Here is a picture after we put all the normal stuff in such as the wires and amplifier and such. The amplifier is mounted to trunk roof so it is out of the way.


----------



## XxshadowdawgxX (Dec 15, 2013)

This is a picture of us screwing the subwoofer in from the front of the trunk towards the cab.


----------



## XxshadowdawgxX (Dec 15, 2013)

This is a picture after everything was put in and the LED's were on. The LED's are on the rim of the trunk towards the cab. They go all the way around and change any color as well as fade or strobe or whatever you want.


----------



## XxshadowdawgxX (Dec 15, 2013)

This is my personal favorite picture. This picture signifies completion of the stereo for the day.

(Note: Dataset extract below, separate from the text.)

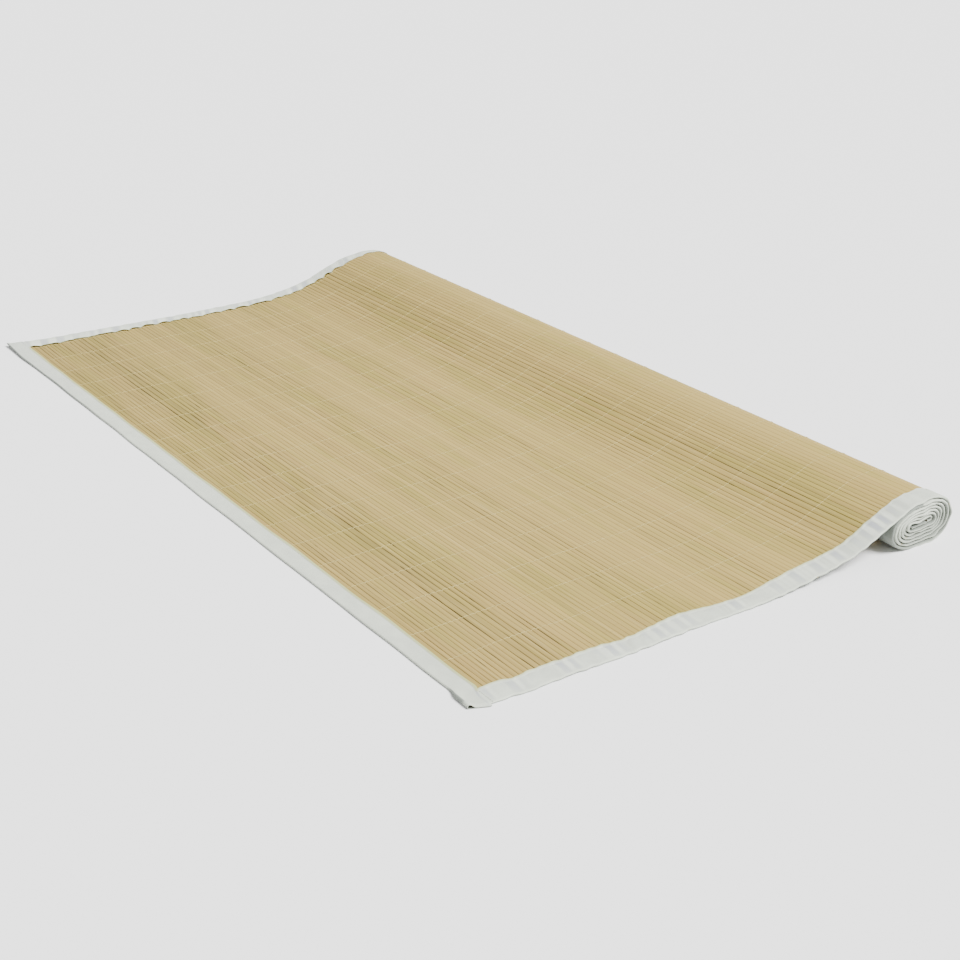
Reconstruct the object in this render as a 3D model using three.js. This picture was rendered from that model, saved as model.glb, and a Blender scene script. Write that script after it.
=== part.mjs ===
// Bamboo rug, half rolled up: a mat of bamboo slats with cloth bindings on its four edges.
// The near half lies flat, then the mat climbs onto its own flattened roll at the far side.
// Millimetres, +Z up. X runs along the slats, Y from the near edge to the roll.
// The origin is on the floor, under the middle of the rug as it lies.

import * as THREE from 'three';

// Whole rug
const RUG_WIDTH = 1200;
const SLAT_PITCH = 6.55;
const MAT_THICKNESS = 1.4;
const GROOVE_DEPTH = 0.45;

// Binding tape, folded over every edge
const CLOTH = 0.45;
const CLEARANCE = 0.3;
const BINDING_WIDTH = 24.2;
const BUTT_GAP = 0.3;
const NEAR_TAB_LEFT = 11;
const NEAR_STEP = 45;
const NEAR_WAVE = 0.5;
const NEAR_WAVE_LENGTH = 195;

// From the mat's middle to the tape's inner and outer faces, and from the rug's edge to the mat's
const TAPE_INSIDE = MAT_THICKNESS / 2 + CLEARANCE;
const HALF_BOUND = TAPE_INSIDE + CLOTH;
const MAT_INSET = CLOTH + CLEARANCE;

// Height of the middle of the mat over its height on the floor, by distance from the near edge
const LIFT = [
  { y: 0, lift: 0 },
  { y: 60, lift: 0 },
  { y: 110, lift: 0.5 },
  { y: 165, lift: 0 },
  { y: 230, lift: 0.5 },
  { y: 300, lift: 0 },
  { y: 345, lift: 0.3 },
  { y: 373, lift: 0.9 },
  { y: 402, lift: 2.1 },
  { y: 432, lift: 4.8 },
  { y: 461, lift: 8.6 },
  { y: 491, lift: 14.7 },
  { y: 506, lift: 19.1 },
  { y: 521, lift: 25.1 },
  { y: 537, lift: 32 },
];

// Roll: each turn is four quarter steps, over the top, round the far end,
// back along the bottom and round the near end. Turns count from the middle of the top,
// so the first quarter starts an eighth of a turn before 0. The core lies above the middle,
// because the layers are looser below it, and before the middle, because they are looser
// behind it. The top is crowned and leans towards the far end.
const CORE_Y = 603;
const TURN_STEP_HEIGHT = 3.82;
const TURN_STEP_SINK = 0.38;
const TURN_STEP_LENGTH = 5.35;
const TURN_STEP_AHEAD = 0.3;
const FIRST_TURN = 6.99;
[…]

We will be sealing it off come this Summer, but not for awhile. Though it is still incredibly loud and pushes a lot of air without being sealed.


----------



## trevor_geiger (Nov 29, 2012)

Gotta love the surrounds on the ZV4's beefy. Nice build. 


Just Cruzin'


----------



## XxshadowdawgxX (Dec 15, 2013)

trevor_geiger said:


> Gotta love the surrounds on the ZV4's beefy. Nice build.
> 
> 
> Just Cruzin'


Absolutely, I'm loving that fat surround without a doubt.


----------



## trevor_geiger (Nov 29, 2012)

That sub is just beastly but I was stuck on getting a sp4 instead lol. 


Just Cruzin'


----------



## XxshadowdawgxX (Dec 15, 2013)

trevor_geiger said:


> That sub is just beastly but I was stuck on getting a sp4 instead lol.
> 
> 
> Just Cruzin'


This one is just for you then lol. Here is a link of my 18'' Sp4 in my Cruze 

https://www.youtube.com/watch?v=VtHkRcUNg8o


----------



## trevor_geiger (Nov 29, 2012)

Oh I had already came across that video lol, it was nice.


----------



## XxshadowdawgxX (Dec 15, 2013)

trevor_geiger said:


> Oh I had already came across that video lol, it was nice.


Well I'm sure you love your Sp4 because I know I definitely did.


----------



## trevor_geiger (Nov 29, 2012)

Thank you lol, I just watched the new sub video...I bet it sounds crazy loud. Nice job overall man.


----------



## XxshadowdawgxX (Dec 15, 2013)

XxshadowdawgxX said:


> Well I'm sure you love your Sp4 because I know I definitely did.



Thank you very much. I try my best, I plan on sealing it off come Summer time. Overall though I'm very happy with every aspect of this build at the moment.


----------